Александра Никитича уже не держали ноги, и он без сил опустился на проворно постеленный адъютантом плащ. Я подошел к нему и опять предложил свою помощь. Партизан посмотрел на меня полными страдания глазами и отрицательно покачал головой. Мне показалось, что у него уже просто недостает сил говорить.
Не будь этот человек мне столь симпатичен, я бы отступился, но теперь, вполне понимая его состояние, решил настоять на своем. Извинившись, я без разрешения сел рядом с ним на плащ. Сеславин удивился, но не возразил.
— Мое лечение займет всего несколько минут, — сказал я. — К тому же вам ничего не нужно будет делать, просто лежите и отдыхайте.
— Я не могу терять время, — собравшись с силами, пробормотал он. — Если вы правы и Наполеон собирается обойти наши войска, мне нужно доложить об этом командующему.
— Вы этого не сможете сделать, если не приведете себя в порядок, — возразил я, — а теперь расслабьтесь и закройте глаза.

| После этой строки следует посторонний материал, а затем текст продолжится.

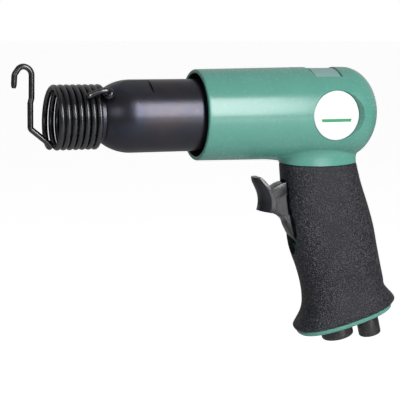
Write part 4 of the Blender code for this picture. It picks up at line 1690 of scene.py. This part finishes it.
@dataclass
class Studio:
    """The floor, the soft lights and the camera."""

    floor_drop: float = 0.26
    floor_reach: float = 25.0
    room_light: float = 0.13
    backdrop_light: float = 0.5
    turn: float = 0.334337
    rise: float = 0.148353
    roll: float = -0.00774426
    lens: float = 107.53
    distance: float = 629.168
    target: Point3 = (3.479, 0.0, -44.870)

    def floor(self, pale: bpy.types.Material) -> None:
        """Lay the floor well below the tool."""
        bm = bmesh.new()
        bmesh.ops.create_grid(bm, x_segments=8, y_segments=8, size=self.floor_reach)
        low = min(corner[2] for corner in CAD_BOUNDS)
        bmesh.ops.translate(bm, vec=(0.0, 0.0, low - self.floor_drop), verts=bm.verts)
        made = to_object(bm, "studio_floor")
        made.data.materials.append(pale)

    def surroundings(self) -> None:
        """Make the surroundings white to look at and softer as a light."""
        world = bpy.data.worlds.new("studio_world")
        bpy.context.scene.world = world
        world.use_nodes = True
        sheet = Sheet(world.node_tree)
        background = world.node_tree.nodes["Background"]
        seen = sheet.add("LightPath").outputs["Is Camera Ray"]
        direction = sheet.add("TexCoord").outputs["Generated"]
        facing = sheet.add("VectorMath", operation="DOT_PRODUCT")
        sheet.join(direction, facing.inputs[0])
        facing.inputs[1].default_value = (math.sin(self.turn), math.cos(self.turn), 0.0)
        paper = sheet.remap(facing.outputs["Value"], (0.15, 0.8), (self.room_light, self.backdrop_light))
        strength = sheet.maths("MAXIMUM", paper, seen)
        background.inputs["Color"].default_value = (1.0, 1.0, 1.0, 1.0)
        sheet.join(strength, background.inputs["Strength"])

    def lamp(
        self,
        name: str,
        spot: Point3,
        size: Point2,
        power: float,
        aim: Vector,
        colour: Colour = (1.0, 1.0, 1.0),
    ) -> None:
        """Hang a rectangular soft light.

        Args:
            name: The light's name.
            spot: Its place in millimetres in the tool frame.
            size: Its width and height in metres.
            power: Its power in watts.
            aim: The point it faces, in the tool frame.
            colour: The light's colour.
        """
        light = bpy.data.lights.new(name, "AREA")
        light.shape = "RECTANGLE"
        light.size, light.size_y = size
        light.energy = power
        light.color = colour
        made = bpy.data.objects.new(name, light)
        made.location = place(Vector(spot))
        made.rotation_euler = (aim - Vector(spot)).to_track_quat("-Z", "Y").to_euler()
        bpy.context.scene.collection.objects.link(made)

    def lights(self) -> None:
        """Hang the key light and the fills."""
        middle = Vector((10.0, 0.0, -20.0))
        ahead = Vector((330.0, 0.0, 60.0))
        self.lamp("key_softbox", (330.0, -1000.0, 430.0), (0.32, 0.85), 11.5, ahead)
        self.lamp("top_softbox", (60.0, 100.0, 1300.0), (1.6, 1.2), 1.2, middle)
        self.lamp("low_softbox", (330.0, -1000.0, -190.0), (0.34, 0.22), 0.8, middle)
        cool = (0.78, 0.88, 1.0)
        self.lamp("left_softbox", (-860.0, -1000.0, 430.0), (0.7, 0.5), 2.4, middle, cool)

    def camera(self) -> None:
        """Place the camera."""
        level = math.cos(self.rise)
        ahead = (math.sin(self.turn) * level, math.cos(self.turn) * level, -math.sin(self.rise))
        forward = Vector(ahead)
        right = Vector((math.cos(self.turn), -math.sin(self.turn), 0.0))
        up = right.cross(forward)
        across = right * math.cos(self.roll) - up * math.sin(self.roll)
        upright = right * math.sin(self.roll) + up * math.cos(self.roll)
        data = bpy.data.cameras.new("studio_camera")
        data.lens = self.lens
        data.sensor_width = 36.0
        data.clip_start = 0.01
        data.clip_end = 100.0
        made = bpy.data.objects.new("studio_camera", data)
        turn = Matrix((across, upright, -forward)).transposed().to_4x4()
        spot = place(Vector(self.target) - forward * self.distance)
        made.matrix_world = Matrix.Translation(spot) @ turn
        bpy.context.scene.collection.objects.link(made)
        bpy.context.scene.camera = made

    def build(self, pale: bpy.types.Material) -> None:
        """Set up the whole studio with a pale floor."""
        self.floor(pale)
        self.surroundings()
        self.lights()
        self.camera()
        bpy.context.scene.view_settings.view_transform = "Standard"


@dataclass(frozen=True)
class PaleFloor(Finish):
    """A plain pale floor with a faint unevenness.

    Attributes:
        name: The material's name.
        colour: The floor's colour.
        shade: Its slightly darker colour.
        glow: How much light it gives off by itself, like a lit table.
    """

    name: str
    colour: Colour
    shade: Colour
    glow: float

    def build(self, effects: Effects) -> bpy.types.Material:
        """Build the material from the shared effects."""
        material, sheet, shader, vector = self.start()
        mottle = self.use(sheet, effects.mottle, vector, Scale=3.0)
        sheet.join(sheet.blend(mottle.outputs["Value"], self.colour, self.shade), shader.inputs["Base Color"])
        seen = sheet.add("LightPath").outputs["Is Camera Ray"]
        lit = sheet.maths("MULTIPLY", seen, self.glow)
        sheet.feed(shader, Roughness=0.8, Emission_Color=(1.0, 1.0, 1.0, 1.0), Emission_Strength=lit)
        return material


def main() -> None:
    """Build every piece in order."""
    logging.basicConfig(level=logging.INFO, format="%(name)s %(message)s")
    effects = Effects()
    enamel = Enamel(
        "sea_green_enamel",
        colour=(0.117, 0.365, 0.292),
        deep=(0.108, 0.340, 0.272),
        bare=(0.55, 0.56, 0.55),
    ).build(effects)
    casting = TurnedMetal("bare_casting", (0.16, 0.16, 0.16), (0.08, 0.08, 0.08), (0.4, 0.6)).build(effects)
    blued = BlackedSteel(
        "blued_barrel_steel",
        cool=(0.034, 0.041, 0.064),
        warm=(0.066, 0.056, 0.060),
        bare=(0.24, 0.23, 0.23),
        gloss=(0.27, 0.36),
        metallic=0.8,
        threshold=0.6,
    ).build(effects)
    wire = BlackedSteel(
        "oiled_spring_wire",
        cool=(0.0035, 0.0042, 0.0075),
        warm=(0.006, 0.0055, 0.008),
        bare=(0.4, 0.4, 0.41),
        gloss=(0.20, 0.30),
        metallic=0.0,
        threshold=0.52,
        sheen=1.0,
    ).build(effects)
    oxide = BlackedSteel(
        "gritty_black_oxide",
        cool=(0.012, 0.012, 0.013),
        warm=(0.026, 0.024, 0.024),
        bare=(0.20, 0.19, 0.18),
        gloss=(0.30, 0.48),
        metallic=0.2,
        threshold=0.53,
        sheen=0.8,
        # Pale specks: partly the grit's own grain, partly painted glints.
        grit_glint_specks=0.11,
    ).build(effects)
    rubber = PebbledRubber(
        "pebbled_grip_rubber",
        colour=(0.006, 0.0065, 0.011),
        # The crown colour is a painted highlight on the pebbles' crowns.
        crown=(0.088, 0.083, 0.096),
        grain=1400.0,
    ).build(effects)
    moulding = Moulded(
        "gloss_black_moulding",
        colour=(0.016, 0.016, 0.021),
        rubbed=(0.07, 0.07, 0.07),
        gloss=(0.14, 0.22),
        grain=2400.0,
        relief=0.12,
    ).build(effects)
    white = PrintedLabel(
        "plain_white_label", ground=(0.95, 0.955, 0.95), ink=(0.03, 0.33, 0.12), band=(-3.4, -1.8)
    ).build(effects)
    silver = PrintedLabel("satin_film", ground=(0.25, 0.43, 0.40), ink=(0.2, 0.36, 0.32)).build(effects)
    steel = TurnedMetal("turned_steel", (0.36, 0.36, 0.37), (0.22, 0.21, 0.2), (0.3, 0.5)).build(effects)
    bright = TurnedMetal(
        "ground_bright_steel", (0.62, 0.62, 0.63), (0.48, 0.47, 0.45), (0.16, 0.3)
    ).build(effects)
    brass = TurnedMetal("turned_brass", (0.66, 0.47, 0.2), (0.42, 0.3, 0.14), (0.22, 0.4)).build(effects)
    seal = Moulded(
        "seal_rubber",
        colour=(0.015, 0.015, 0.015),
        rubbed=(0.05, 0.05, 0.05),
        gloss=(0.5, 0.65),
        grain=2600.0,
        relief=0.2,
    ).build(effects)
    pale = PaleFloor("pale_floor", (0.72, 0.72, 0.72), (0.70, 0.70, 0.70), 0.8).build(effects)

    Housing().build(enamel, casting)
    Barrel().build(blued)
    Retainer().build(wire)
    Labels().build(white, silver)
    Grip().build(rubber)
    Trigger().build(moulding)
    AirFittings().build(oxide)
    InnerWorks().dress({"steel": steel, "bright": bright, "brass": brass, "rubber": seal})
    Studio().build(pale)


if __name__ == "__main__":
    main()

Думаю, будь у него немного больше сил, Сеславин послал бы меня вместе с моим «шаманством». Но в тот момент он уже не мог сопротивляться и закрыл глаза по вполне естественной причине, потеряв сознание. Мне это не мешало и я начал водить над его телом руками. Вокруг тотчас столпились зрители, наблюдая необычное лечение. Пока никто не вмешивался, видя, что я даже не касаюсь руками командира.

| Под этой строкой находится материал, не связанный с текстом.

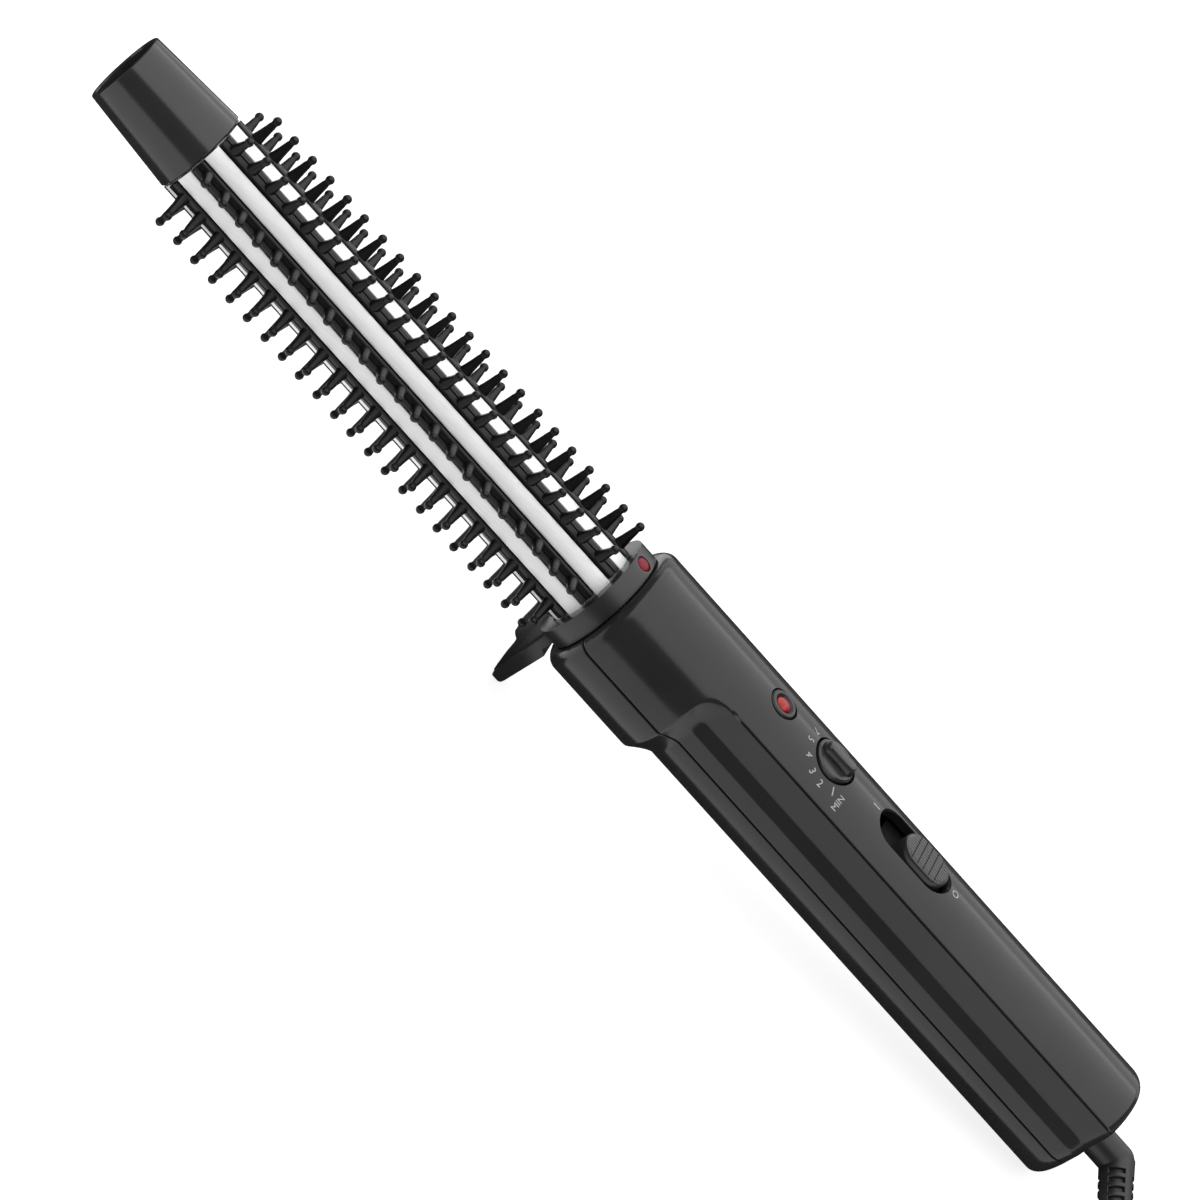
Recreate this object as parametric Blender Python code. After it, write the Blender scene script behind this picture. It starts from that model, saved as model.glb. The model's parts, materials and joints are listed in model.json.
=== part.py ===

Как обычно бывает во время экстрасенсорного сеанса, лечение скоро начинает требовать от меня большого физического и нервного напряжения и чем тяжелей состояние больного, тем большего. Сеславин же оказался так плох, что спустя десять минут, я находился не в лучшем, чем он, состоянии и, теряя последние силы, вытянулся рядом с ним на плаще. Так мы и лежали рядышком, пока он не открыл глаза, удивленно оглядел своих склонившихся над нами встревоженных товарищей и, вдруг, порывисто сел. Те от неожиданности отпрянули, а капитан посмотрел на меня:
— Что случилось?
Ему никто не ответил. Да, собственно, и отвечать было нечего. Когда Сеславин оперся руками о землю и, отставив в сторону раненую ногу, встал без посторонней помощи, казаки и гусары дружно выдохнули из легких воздух.

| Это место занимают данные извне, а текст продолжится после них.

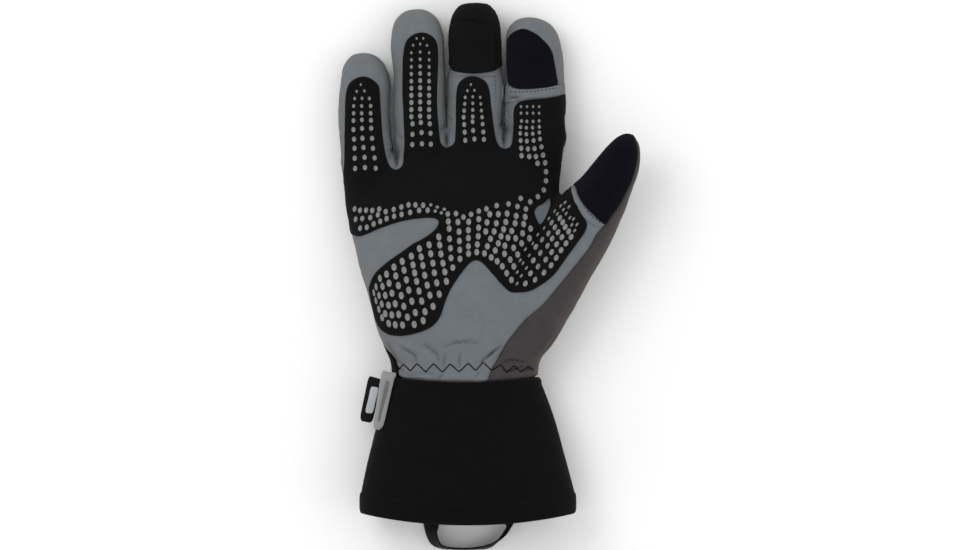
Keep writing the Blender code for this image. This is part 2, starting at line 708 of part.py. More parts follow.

— Ну, что стоите? — нарочито строгим голосом сказал командир. — Нужно проверить дорогу, сколько на ней войск и куда направляются. А ты, брат Редкий, — обратился он к гусарскому поручику, — вызови охотников и озаботься добыть языка, лучше офицера.
Партизаны разошлись выполнять приказ, и мы остались втроем, Сеславин, Матильда и я.
— Господин Крылов, это и было ваше лечение? — спросил он, совсем по-другому, чем раньше, глядя на меня. — Что вы со мной сделали?
— Ничего особенного, — ответил я, с трудом поднимаясь на ноги, — обычное знахарство. Просто передал вам часть своих сил.
— Будь я генералом, непременно наградил бы вас орденом, — усмехнувшись, сказал он. — Теперь же я только представлен в полковники и могу лишь пожать вашу руку. Вы меня очень обязали.
Он действительно снял перчатку и пожал мне руку. После чего явно счел вопрос исчерпанным, и озабоченно посмотрел в сторону недалекой дороги.
— Теперь мне нужно влезть на дерево и все увидеть самому, — решил он. — Если вы правы относительно планов неприятеля, то Кутузов должен знать об этом уже сегодня.
Уговаривать его так не рисковать я не мог по той причине, что проверялись мои сведения. Потому пожав плечами, предоставил ему самому решать, что делать.